Three more copies of No Chinook arrived from the printers today. I ordered these bad boys on Monday, which frightens me a little. Those guys are incredibly fast.
These will find a home in the Glad Day Bookstore, which has been the highest-selling spot for my books. They are super wicked.
Snippet
There are lots of first-draft gold that has to be left on the cutting room floor, and as much as I love this little snippet, it doesn’t fit with the tone of the book, or how the two characters in question interact with one another. Also, it’s one of the few scenes that stayed after I decided to change the entire book from first to third person. Still, it’s a cute little moment, and I wanted it to exist somewhere.
***
The book slips through her fingers. She lets it. She does not care. She is asleep. Her fingers, they hold the book so easily. But they let it go just as well.

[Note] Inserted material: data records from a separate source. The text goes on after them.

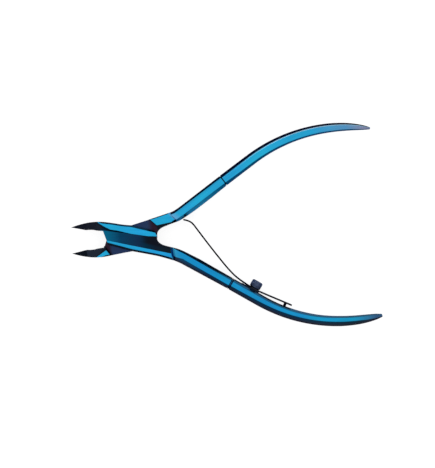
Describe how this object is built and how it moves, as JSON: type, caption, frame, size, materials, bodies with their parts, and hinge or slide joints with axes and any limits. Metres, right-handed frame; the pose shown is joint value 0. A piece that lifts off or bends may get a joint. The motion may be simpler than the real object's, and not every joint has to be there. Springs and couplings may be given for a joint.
{
  "type": "lap-joint nippers",
  "caption": "Slim blue-steel nippers with a lap joint, pointed cutting jaws, long curved handles and a leaf spring that opens them.",
  "frame": {"origin": "on the pivot axis, at the flat back face of the joint, which the tool lies on", "axes": "+Z along the pivot axis, up from the back face to the front face; +X from the pivot towards the handles, along the middle line of the open tool; +Y towards the upper grip"},
  "size_m": [0.1073, 0.0714, 0.0064],
  "materials": {
    "blue_steel": "polished",
    "spring_steel": "satin",
    "screw_steel": "satin"
  },
  "bodies": {
    "rear_half": {"rear_jaw": "blue_steel", "upper_grip": "blue_steel"},
    "front_half": {"front_jaw": "blue_steel", "lower_grip": "blue_steel", "pivot_screw": "screw_steel", "leaf_spring": "spring_steel", "spring_screw": "screw_steel", "locating_pin": "spring_steel"}
  },
  "joints": [
    {"name": "pivot", "type": "hinge", "parent": "rear_half", "child": "front_half", "pos_m": [0, 0, 0.0032], "axis": [0, 0, 1], "range_deg": [-12, 24.2], "stiffness_Nm_per_rad": 0.6, "deforming": ["leaf_spring"]}
  ]
}
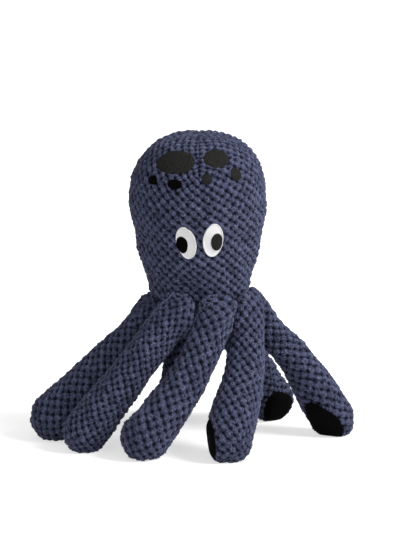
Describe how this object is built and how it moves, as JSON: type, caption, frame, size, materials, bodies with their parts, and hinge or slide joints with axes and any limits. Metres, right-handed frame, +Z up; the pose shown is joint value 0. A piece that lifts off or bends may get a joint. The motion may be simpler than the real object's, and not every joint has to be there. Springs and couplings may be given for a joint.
{
  "type": "plush octopus toy",
  "caption": "Stuffed plush octopus of knobbly blue fleece that stands on spread legs, with felt eyes, dark spots on its tall round head and dark soles on its legs.",
  "frame": {"origin": "on the floor, under the middle of the whole outline", "axes": "+Z up; the face looks along -Y; +X to the right of someone who looks at the face"},
  "size_m": [0.2724, 0.2032, 0.266],
  "materials": {
    "popcorn_fleece": "slate-blue fleece with raised popcorn tufts and dark navy ground",
    "sole_fleece": "black short-pile fleece",
    "white_felt": "white felt with a satin-stitched rim",
    "black_stitching": "black satin stitching",
    "stuffing": "white fibre fill"
  },
  "bodies": {
    "head": {"base_panel": "popcorn_fleece", "head_back_panel": "popcorn_fleece", "head_front_panel": "popcorn_fleece", "head_stuffing": "stuffing", "left_eye_white": "white_felt", "left_pupil": "black_stitching", "right_eye_white": "white_felt", "right_pupil": "black_stitching", "spot_brow_left": "black_stitching", "spot_brow_right": "black_stitching", "spot_crown_left": "black_stitching", "spot_crown_right": "black_stitching", "spot_side_left": "black_stitching", "spot_side_right": "black_stitching"},
    "leg_1": {"leg_1_upper_panel": "popcorn_fleece", "leg_1_under_panel": "popcorn_fleece", "leg_1_sole": "sole_fleece", "leg_1_stuffing": "stuffing"},
    "leg_2": {"leg_2_upper_panel": "popcorn_fleece", "leg_2_under_panel": "popcorn_fleece", "leg_2_sole": "sole_fleece", "leg_2_stuffing": "stuffing"},
    "leg_3": {"leg_3_upper_panel": "popcorn_fleece", "leg_3_under_panel": "popcorn_fleece", "leg_3_sole": "sole_fleece", "leg_3_stuffing": "stuffing"},
    "leg_4": {"leg_4_upper_panel": "popcorn_fleece", "leg_4_under_panel": "popcorn_fleece", "leg_4_sole": "sole_fleece", "leg_4_stuffing": "stuffing"},
    "leg_5": {"leg_5_upper_panel": "popcorn_fleece", "leg_5_under_panel": "popcorn_fleece", "leg_5_sole": "sole_fleece", "leg_5_stuffing": "stuffing"},
    "leg_6": {"leg_6_upper_panel": "popcorn_fleece", "leg_6_under_panel": "popcorn_fleece", "leg_6_sole": "sole_fleece", "leg_6_stuffing": "stuffing"},
    "leg_7": {"leg_7_upper_panel": "popcorn_fleece", "leg_7_under_panel": "popcorn_fleece", "leg_7_sole": "sole_fleece", "leg_7_stuffing": "stuffing"},
    "leg_8": {"leg_8_upper_panel": "popcorn_fleece", "leg_8_under_panel": "popcorn_fleece", "leg_8_sole": "sole_fleece", "leg_8_stuffing": "stuffing"}
  },
  "joints": [
    {"name": "leg_1_root", "type": "hinge", "parent": "head", "child": "leg_1", "pos_m": [-0.03533, -0.01041, 0.11348], "axis": [-0.2079, 0.9781, 0], "range_deg": [-6, 55], "stiffness_Nm_per_rad": 0.3, "springref_deg": -2.86},
    {"name": "leg_2_root", "type": "hinge", "parent": "head", "child": "leg_2", "pos_m": [-0.02946, 0.02125, 0.11348], "axis": [0.5446, 0.8387, 0], "range_deg": [-6, 55], "stiffness_Nm_per_rad": 0.3, "springref_deg": -2.86},
    {"name": "leg_3_root", "type": "hinge", "parent": "head", "child": "leg_3", "pos_m": [-0.00292, 0.03949, 0.11348], "axis": [0.9781, 0.2079, 0], "range_deg": [-6, 55], "stiffness_Nm_per_rad": 0.3, "springref_deg": -2.86},
    {"name": "leg_4_root", "type": "hinge", "parent": "head", "child": "leg_4", "pos_m": [0.02874, 0.03362, 0.11348], "axis": [0.8387, -0.5446, 0], "range_deg": [-6, 55], "stiffness_Nm_per_rad": 0.3, "springref_deg": -2.86},
    {"name": "leg_5_root", "type": "hinge", "parent": "head", "child": "leg_5", "pos_m": [0.04698, 0.00708, 0.11348], "axis": [0.2079, -0.9781, 0], "range_deg": [-6, 55], "stiffness_Nm_per_rad": 0.3, "springref_deg": -2.86},
    {"name": "leg_6_root", "type": "hinge", "parent": "head", "child": "leg_6", "pos_m": [0.04111, -0.02458, 0.11348], "axis": [-0.5446, -0.8387, 0], "range_deg": [-6, 55], "stiffness_Nm_per_rad": 0.3, "springref_deg": -2.86},
    {"name": "leg_7_root", "type": "hinge", "parent": "head", "child": "leg_7", "pos_m": [0.01457, -0.04282, 0.11348], "axis": [-0.9781, -0.2079, 0], "range_deg": [-6, 55], "stiffness_Nm_per_rad": 0.3, "springref_deg": -2.86},
    {"name": "leg_8_root", "type": "hinge", "parent": "head", "child": "leg_8", "pos_m": [-0.01709, -0.03695, 0.11348], "axis": [-0.8387, 0.5446, 0], "range_deg": [-6, 55], "stiffness_Nm_per_rad": 0.3, "springref_deg": -2.86}
  ]
}
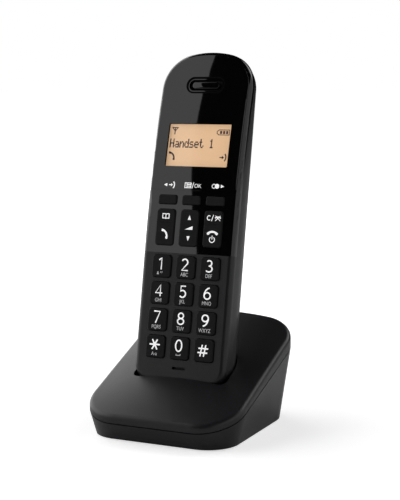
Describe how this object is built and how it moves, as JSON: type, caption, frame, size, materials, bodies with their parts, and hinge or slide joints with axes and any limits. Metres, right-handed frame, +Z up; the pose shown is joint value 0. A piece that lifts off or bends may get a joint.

She looks at me, through slits, the smallest amount she can open her eyes and still be a little asleep. Her other hand, not the one that dropped the book, came towards my arm and gave it a little squeeze. She was done. This is all I would see of the full life tonight. She was signing off in the dark.
I reached over and turned off the light on her side of the bed. I let the book lay next to her. I knew in three or four hours time she would wake, and she would either put it away herself or read another paragraph before finding sleep again. She would read this paragraph in the dark, and in the morning or whenever it was she would continue, would not remember having read it, but find it familiar. But if I moved the book and she awoke, she would look for it, and by looking for it wake up even more, maybe to the point of looking at the alarm, of seeing the dull blue LED lights display two or three AM. And she would look at these numbers and blink, once or twice, and be angry at herself for finding herself here, in bed, with me. So I don’t touch the book.
Her hands come together, clasping. Her breathing is steady, unwanting. I can see just a little leftover mascara on her rested eyelid. It’s proof enough of life, that we live. In the morning, I’ll tell her about it. But tonight it’s a reflection. And some nights, you just want to hold on to whatever you can.